La vida es una escalera, unos bajan y otros suben
El final del combate se acercaba inexorablemente y ya estaba claro para cualquiera en el Stokley Athletics Center, así como para todos los espectadores pegados a la televisión, que la única oportunidad de victoria del retador residía en un clamoroso KO de último minuto, mientras que al campeón le bastaba mantenerse en pie para conservar el título. Al levantarse del banquillo para los tres minutos más importantes de su vida, Weaver recurrió a su profunda fe cristiana: recitó en su interior el Salmo 23 de la Biblia y pidió a Dios la fuerza necesaria para encontrar el nocaut. Con esta mentalidad, se lanzó sobre su rival, tratando de acorralarlo mientras este huía y amarraba, saboreando la victoria que parecía estar a su alcance. Durante más de dos minutos, los ataques de Hércules fueron infructuosos; luego, de repente, ocurrió el milagro: tras liberarse de un clinch, Weaver lanzó una derecha recta al cuerpo seguida de un terrible gancho de izquierda a la mandíbula que, por un segundo, dejó a Tate paralizado en el aire. Un instante después, el campeón cayó estrepitosamente a la lona, inconsciente. ¡Faltaban apenas 45 segundos para la campana final!
Mientras la estrella de Mike Weaver ascendía en el firmamento, la de John Tate se hundía en los abismos más oscuros.
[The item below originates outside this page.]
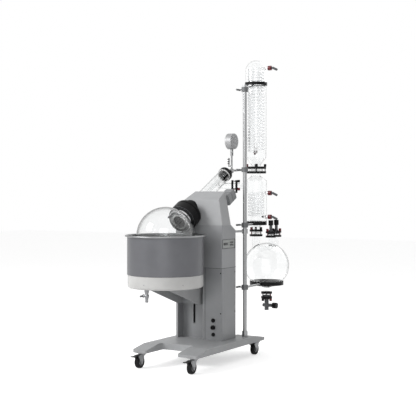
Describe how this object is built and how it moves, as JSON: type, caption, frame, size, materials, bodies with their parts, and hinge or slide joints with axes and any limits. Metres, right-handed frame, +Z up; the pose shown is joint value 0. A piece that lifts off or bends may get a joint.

Psicológicamente destruido por la debacle, el estadounidense nunca volvió a su nivel y cayó en el túnel de la cocaína, del cual nunca logró salir. En poco tiempo dilapidó todo el dinero que había ganado y, tras conocer la deshonra de la cárcel por agresiones y pequeños robos, terminó pidiendo limosna en las calles de su Knoxville. Un infarto acabó con su vida a los 43 años: aquel brutal KO no solo había destronado a un campeón; había borrado a un hombre.